Robert Cummings is an actor who divides opinion and I've heard more than a few people say they find him a poor lead in general. However, I've never had any issues with him - I liked him in his movies for Hitchcock (Saboteur & Dial M for Murder) and I think Anthony Mann coaxed a solid performance from him in . Frankly, I think his charm is a neat contrast to the polished insincerity and moral weakness of Ameche. Hazel Brooks is a striking presence - physically stunning, sexy and insolent, she is visibly contemptuous or everybody and everything around her. Yet her performance has an odd feel to it, her delivery of her lines sounding stiff and forced to me. Coulouris is an engaging villain, a strange combination of suave and clumsy, menacing and simultaneously the butt of Brooks' barbs. In minor roles Keye Luke is entertaining as Cummings' pal and Raymond Burr is welcome but underused as a skeptical detective.

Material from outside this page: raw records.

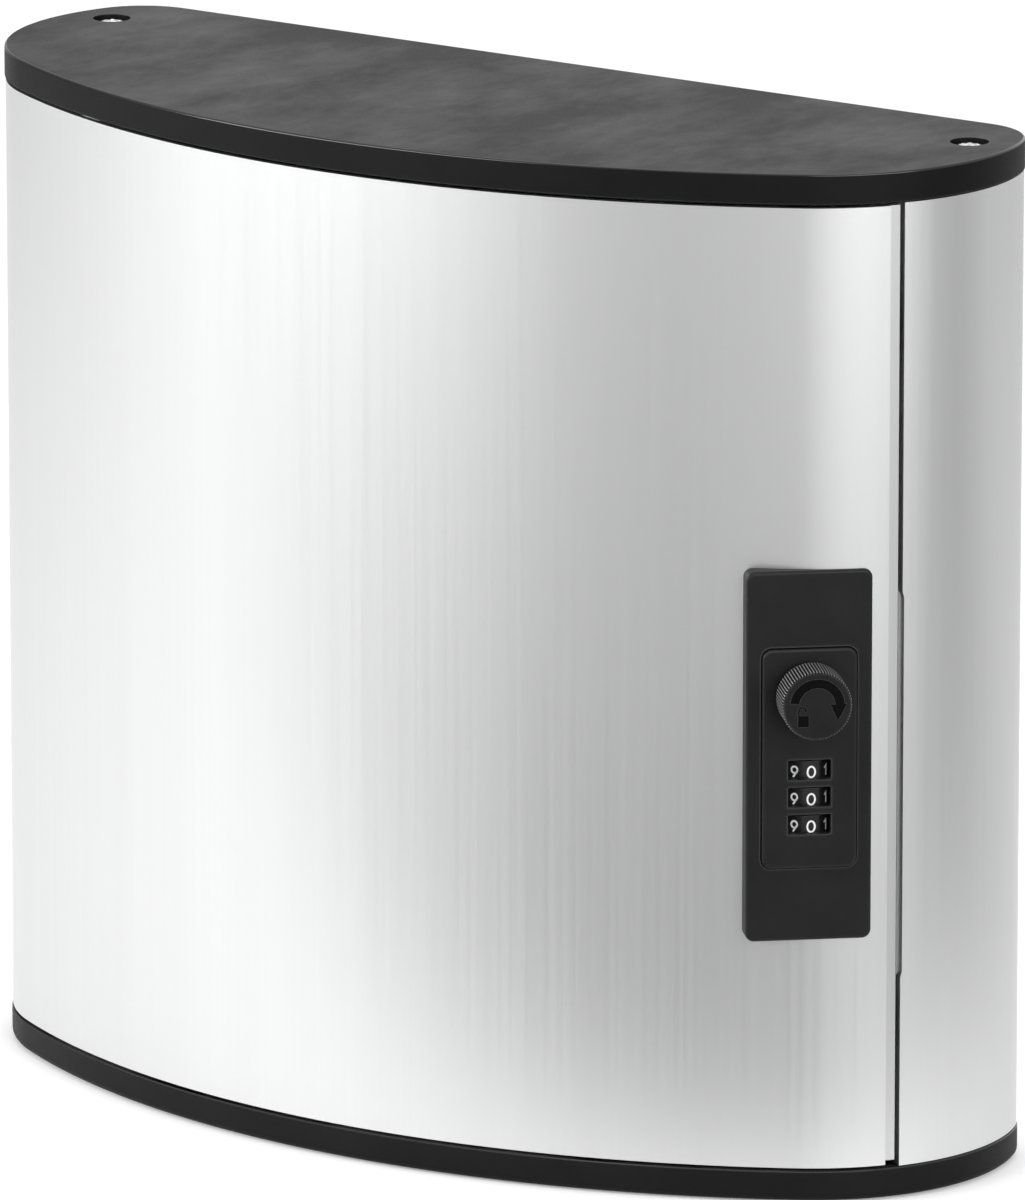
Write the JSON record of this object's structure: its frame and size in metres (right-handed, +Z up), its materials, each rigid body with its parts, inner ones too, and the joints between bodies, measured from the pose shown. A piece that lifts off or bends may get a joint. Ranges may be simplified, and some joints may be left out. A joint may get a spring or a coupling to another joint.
{
  "type": "key cabinet",
  "caption": "Wall key cabinet in satin aluminium with a curved hinged door, dark plastic end caps, hook rails and a combination lock with a turning knob.",
  "frame": {"origin": "centre of the cabinet's box at the level of its underside", "axes": "+Z up, +Y to the wall behind the cabinet, +X to the right as seen from the front"},
  "size_m": [0.312, 0.118, 0.28],
  "materials": {
    "anodised": "satin anodised extrusion",
    "cap_plastic": "fine spark-eroded grain",
    "lock_plastic": "black moulded, satin",
    "wheel_plastic": "black with white figures",
    "bright_screw": "bright plated",
    "steel": "zinc plated",
    "nylon": "natural",
    "rail_plastic": "light grey moulded",
    "rubber": "black"
  },
  "bodies": {
    "cabinet_body": {"back_shell": "anodised", "top_cap": "cap_plastic", "bottom_cap": "cap_plastic", "cap_screw_top_left": "bright_screw", "cap_screw_top_right": "bright_screw", "cap_screw_bottom_left": "bright_screw", "cap_screw_bottom_right": "bright_screw", "hinge_pin_top": "steel", "hinge_pin_bottom": "steel", "hook_rail_1": "rail_plastic", "hook_rail_2": "rail_plastic", "hook_rail_3": "rail_plastic", "rail_screw_1_left": "steel", "rail_screw_1_right": "steel", "rail_screw_2_left": "steel", "rail_screw_2_right": "steel", "rail_screw_3_left": "steel", "rail_screw_3_right": "steel", "door_buffer_upper": "rubber", "door_buffer_lower": "rubber"},
    "door": {"door_panel": "anodised", "hinge_bush_top": "nylon", "hinge_bush_bottom": "nylon", "lock_escutcheon": "lock_plastic", "lock_case": "lock_plastic", "lock_back_plate": "steel", "lock_screw_upper": "steel", "lock_screw_lower": "steel", "wheel_shaft": "steel", "detent_spring": "steel"},
    "knob": {"knob": "lock_plastic", "knob_spindle": "steel", "latch_cam": "steel", "cam_nut": "steel"},
    "wheel_1": {"number_wheel_1": "wheel_plastic"},
    "wheel_2": {"number_wheel_2": "wheel_plastic"},
    "wheel_3": {"number_wheel_3": "wheel_plastic"},
    "code_lever": {"code_set_lever": "lock_plastic"}
  },
  "joints": [
    {"name": "door_swing", "type": "hinge", "parent": "cabinet_body", "child": "door", "pos_m": [-0.1502, 0.02532, 0.14], "axis": [0, 0, -1], "range_deg": [0, 105]},
    {"name": "knob_turn", "type": "hinge", "parent": "door", "child": "knob", "pos_m": [0.13065, -0.02263, 0.1401], "axis": [0.6826, -0.7308, 0], "range_deg": [0, 90]},
    {"name": "wheel_1_spin", "type": "hinge", "parent": "door", "child": "wheel_1", "pos_m": [0.12574, -0.01737, 0.11965], "axis": [0, 0, 1], "continuous": true},
    {"name": "wheel_2_spin", "type": "hinge", "parent": "door", "child": "wheel_2", "pos_m": [0.12574, -0.01737, 0.1122], "axis": [0, 0, 1], "continuous": true},
    {"name": "wheel_3_spin", "type": "hinge", "parent": "door", "child": "wheel_3", "pos_m": [0.12574, -0.01737, 0.10475], "axis": [0, 0, 1], "continuous": true},
    {"name": "code_lever_slide", "type": "slide", "parent": "door", "child": "code_lever", "axis": [0.7308, 0.6826, 0], "range_m": [0, 0.004]}
  ]
}
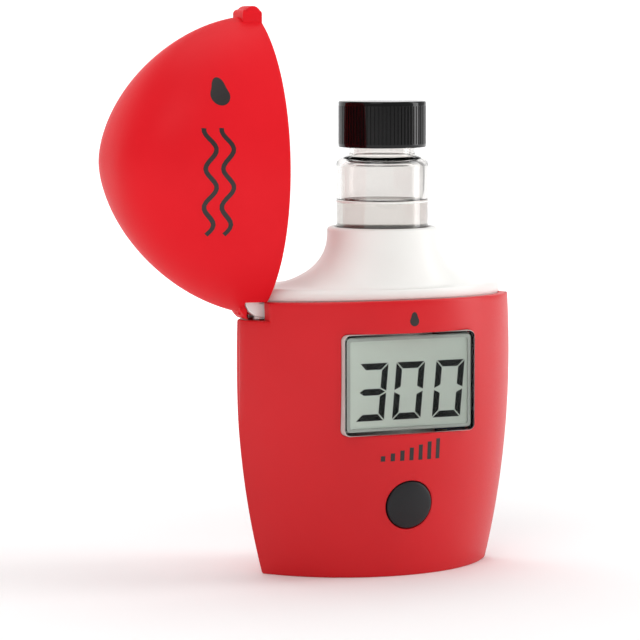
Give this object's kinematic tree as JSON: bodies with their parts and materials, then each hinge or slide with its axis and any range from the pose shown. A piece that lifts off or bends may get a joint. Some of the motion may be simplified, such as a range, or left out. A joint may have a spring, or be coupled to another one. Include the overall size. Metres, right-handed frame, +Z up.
{
  "type": "digital water tester",
  "caption": "Pocket photometer for pool and spa water: lens-shaped red case with display and button, white neck holding a capped glass vial, and a domed hinged lid",
  "frame": {"origin": "middle of the base, on the surface the tester stands on", "axes": "+X across the case from hinge to thumb lip, +Y to the back, +Z up"},
  "size_m": [0.0878, 0.0375, 0.1144],
  "materials": {
    "shell_red": "fine satin moulded ABS",
    "housing_white": "satin moulded ABS",
    "lid_red": "fine satin moulded ABS",
    "pin_steel": "drawn steel pin",
    "window_clear": "clear polished acrylic",
    "bezel_grey": "matt printed frame",
    "lcd_grey": "reflective LCD, green-grey",
    "lcd_ink": "dark LCD segments",
    "board_green": "solder mask over laminate",
    "chip_black": "moulded epoxy",
    "switch_black": "moulded nylon",
    "button_rubber": "satin silicone rubber",
    "cell_wrap": "plain printed shrink wrap",
    "spring_steel": "plated spring wire",
    "contact_steel": "nickel-plated strip",
    "cover_red": "satin moulded ABS",
    "seal_rubber": "nitrile rubber",
    "led_epoxy": "clear epoxy LED",
    "filter_glass": "coloured interference filter",
    "sensor_black": "photocell package",
    "board_green_small": "solder mask over laminate",
    "seat_white": "moulded acetal",
    "seat_spring_steel": "stainless spring wire",
    "vial_glass": "clear borosilicate glass",
    "sample_water": "clear water sample",
    "liner_white": "foamed polyethylene",
    "cap_black": "polished phenolic with fine flutes",
    "screw_steel": "zinc-plated steel",
    "label_paper": "blank silver-grey label"
  },
  "bodies": {
    "case": {"front_shell": "shell_red", "rear_shell": "shell_red", "housing": "housing_white", "hinge_pin": "pin_steel", "display_window": "window_clear", "display_bezel": "bezel_grey", "lcd_glass": "lcd_grey", "lcd_segments": "lcd_ink", "main_board": "board_green", "board_chips": "chip_black", "button_switch": "switch_black", "battery": "cell_wrap", "battery_spring": "spring_steel", "battery_contact": "contact_steel", "light_source": "led_epoxy", "light_filter": "filter_glass", "light_sensor": "sensor_black", "sensor_board": "board_green_small", "seat_spring": "seat_spring_steel", "case_screws": "screw_steel", "rating_label": "label_paper"},
    "lid": {"lid": "lid_red"},
    "seat": {"vial_seat": "seat_white"},
    "vial": {"vial": "vial_glass", "sample": "sample_water"},
    "liner": {"cap_liner": "liner_white"},
    "cap": {"vial_cap": "cap_black"},
    "button": {"button": "button_rubber"},
    "battery_cover": {"battery_cover": "cover_red", "cover_seal": "seal_rubber"}
  },
  "joints": [
    {"name": "lid_hinge", "type": "hinge", "parent": "case", "child": "lid", "pos_m": [-0.0261, 0, 0.0561], "axis": [0, -1, 0], "range_deg": [-90, 0]},
    {"name": "seat_travel", "type": "slide", "parent": "case", "child": "seat", "axis": [0, 0, 1], "range_m": [-0.0155, 0], "stiffness_N_per_m": 20, "springref_m": 0.03, "deforming": ["seat_spring"]},
    {"name": "vial_lift", "type": "slide", "parent": "seat", "child": "vial", "axis": [0, 0, 1], "range_m": [0, 0.05]},
    {"name": "cap_rise", "type": "slide", "parent": "vial", "child": "liner", "axis": [0, 0, 1], "range_m": [0, 0.0048]},
    {"name": "cap_turn", "type": "hinge", "parent": "liner", "child": "cap", "pos_m": [0, -0.0035, 0.09], "axis": [0, 0, 1], "range_deg": [0, 720]},
    {"name": "button_press", "type": "slide", "parent": "case", "child": "button", "axis": [0, 0.9895, 0.1449], "range_m": [0, 0.0008], "stiffness_N_per_m": 1500, "springref_m": -0.0002},
    {"name": "battery_cover_turn", "type": "hinge", "parent": "case", "child": "battery_cover", "pos_m": [0.0154, 0.001, 0.001], "axis": [0, 0, -1], "range_deg": [0, 45]}
  ],
  "couplings": [
    {"joint": "seat_travel", "follows": "lid_hinge", "m_per_rad": 0.009867},
    {"joint": "cap_turn", "follows": "cap_rise", "rad_per_m": 2618}
  ]
}
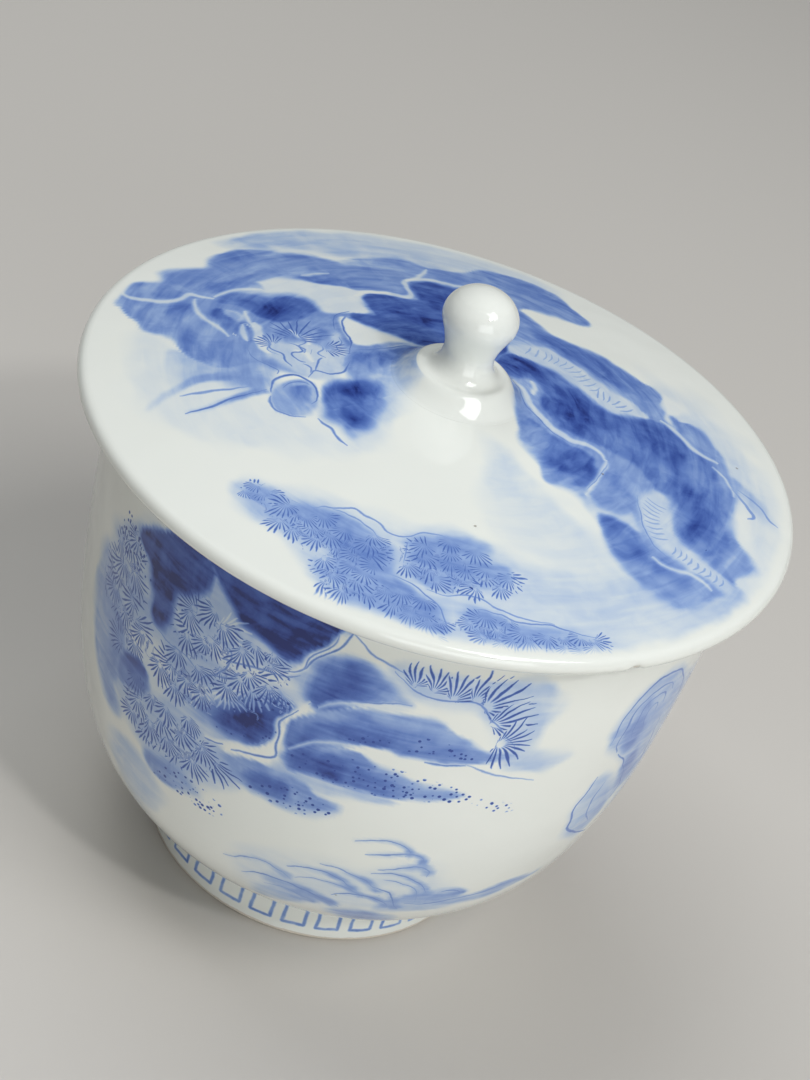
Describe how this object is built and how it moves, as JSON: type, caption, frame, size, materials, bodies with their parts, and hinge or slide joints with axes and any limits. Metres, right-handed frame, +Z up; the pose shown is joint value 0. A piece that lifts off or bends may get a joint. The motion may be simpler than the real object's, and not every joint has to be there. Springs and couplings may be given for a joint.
{
  "type": "lidded tea bowl",
  "caption": "Lidded porcelain tea bowl (gaiwan): deep bowl on a foot ring, overhanging domed lid with a locating ring and a ball knob, blue and white painting.",
  "frame": {"origin": "centre of the circle the foot ring rests on, on the ground plane", "axes": "+Z up along the axis of turning, from the foot to the knob; +X and +Y are in the ground plane, with -Y towards the side of the painting that faces the viewer"},
  "size_m": [0.11, 0.11, 0.1077],
  "materials": {
    "painted_glaze": "clear glaze over cobalt blue brushwork on white porcelain",
    "plain_glaze": "clear glaze over plain white porcelain",
    "foot_glaze": "clear glaze over a cobalt blue band, with a bare unglazed resting edge"
  },
  "bodies": {
    "cup": {"bowl": "painted_glaze", "foot_ring": "foot_glaze"},
    "lid_carrier": {"locating_ring": "plain_glaze"},
    "lid": {"lid": "painted_glaze", "knob": "plain_glaze"}
  },
  "joints": [
    {"name": "lid_lift", "type": "slide", "parent": "cup", "child": "lid_carrier", "axis": [0, 0, 1], "range_m": [0, 0.06]},
    {"name": "lid_turn", "type": "hinge", "parent": "lid_carrier", "child": "lid", "pos_m": [0, 0, 0.083], "axis": [0, 0, 1], "continuous": true}
  ]
}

Olive Films in the US released a very attractive edition of Sleep, My Love some years ago on both Blu-ray and DVD. The movie looks clean and sharp and Sirk's visual style is highlighted most effectively. The script, on the other hand, is just OK. The gaslighting theme will be a familiar one to many viewers and I would have preferred it if a little more ambiguity had been injected, or at least a little more information had been held back, in order to build some added suspense. As it stands, the audience is forever a step or two ahead of the characters, which I'm not convinced is the best approach to take. On the whole, however, I have a positive feeling about the movie. It's not perhaps full-on Sirk but there is plenty of greed and thwarted desire, with characters living out lives that barely hint at the reality simmering below the surface. This alongside the visuals and a handful of attractive performances are enough to overcome other deficiencies in the script for this viewer.